1510 N. Broad Street
Unfortunately, all we have is this lousy Google Streetview image with which to show you the building that stood between the long-vacant Alred E. Burk Mansion on the corner and the Art Deco storefront church to its north at 1512-1516 Broad Street. Temple University, which also owns the Burk Mansion, tore the structure down citing structural failures.
There were a number of buildings we considered that didn’t make it into the top ten. Here are a few of them:
Freihofer’s Bakery, 20th and Indiana Streets
Food processing was second only to textiles among Philadelphia’s industries in 1910, and gave the world such future mega-brands as Keebler, Breyers, Whitman Chocolates and Tastykake. Freihofer’s built this plant at 20th and Indiana in 1913 and sold the complex of buildings in 1958. For a look inside the factory before it was torn down, click HERE.
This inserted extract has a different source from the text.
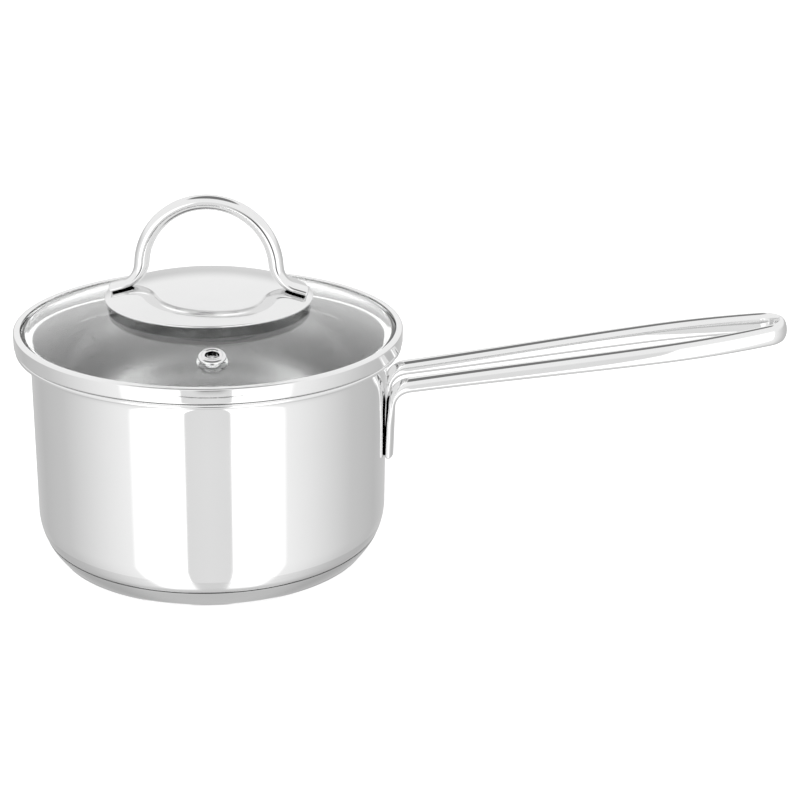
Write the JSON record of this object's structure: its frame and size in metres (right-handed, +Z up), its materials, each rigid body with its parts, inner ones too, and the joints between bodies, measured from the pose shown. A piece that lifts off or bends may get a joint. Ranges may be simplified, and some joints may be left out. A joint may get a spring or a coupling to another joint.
{
  "type": "saucepan with glass lid",
  "caption": "Small polished steel saucepan with a looped rod handle, an encapsulated base and a domed glass lid with a steam vent and an arched rod knob.",
  "frame": {"origin": "on the pan's axis, at the underside of the base", "axes": "+Z up along the pan's axis, +X along the long handle"},
  "size_m": [0.3566, 0.1762, 0.1666],
  "materials": {
    "polished_steel": "mirror-polished stainless steel",
    "base_steel": "fine-turned stainless steel",
    "core_aluminium": "plain aluminium",
    "handle_steel": "polished stainless steel",
    "ring_steel": "polished stainless steel",
    "eyelet_steel": "polished stainless steel",
    "knob_steel": "polished stainless steel",
    "plate_steel": "polished stainless steel",
    "fastener_steel": "plain stainless steel",
    "lid_glass": "clear tempered glass",
    "silicone": "translucent pale silicone"
  },
  "bodies": {
    "pan": {"pot_body": "polished_steel", "base_core": "core_aluminium", "base_cap": "base_steel", "long_handle": "handle_steel"},
    "lid_rim": {"lid_rim_ring": "ring_steel"},
    "lid": {"lid_glass": "lid_glass", "vent_eyelet": "eyelet_steel", "vent_washer": "fastener_steel", "knob_loop": "knob_steel", "knob_plate": "plate_steel", "knob_boss": "fastener_steel", "upper_gasket": "silicone", "lower_gasket": "silicone", "cup_washer": "fastener_steel", "spring_washer": "fastener_steel", "lid_screw": "fastener_steel"}
  },
  "joints": [
    {"name": "lid_lift", "type": "slide", "parent": "pan", "child": "lid_rim", "axis": [0, 0, 1], "range_m": [0, 0.15]},
    {"name": "lid_turn", "type": "hinge", "parent": "lid_rim", "child": "lid", "pos_m": [0, 0, 0.105], "axis": [0, 0, 1], "continuous": true}
  ]
}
Second Baptist Church, 924-928 New Market St.
This “stucco swathed curiosity” was built as the Second Baptist Church in 1803 when Northern Liberties was still a town, sold to a Jewish congregation in 1873, and from 1965 until several years ago housed the AA Fence Co.
7-Up Bottling Plant, 819 Carpenter Street
Local lore has it that 7-Up was invented here in Philadelphia, however the company’s website notes St. Louis as the soda’s birthplace. It was a fun story, though, and noticing the tile lettering that spelled out “Home of 7-Up” was one of those discoveries that make walking in the city so enjoyable. Twenty five townhouses are planned for the site.
The “Fake House”, 3862 Lancaster Avenue
DIY at its finest. Creative folks turned the former appliance factory into living space and a performance venue in the late 1980s and somehow managed to carry on hosting punk shows until being evicted in 2012. A 22-unit apartment building is planned for the site. Philly Weekly had a nice write-up about the place back in 2003 that’s worth a look.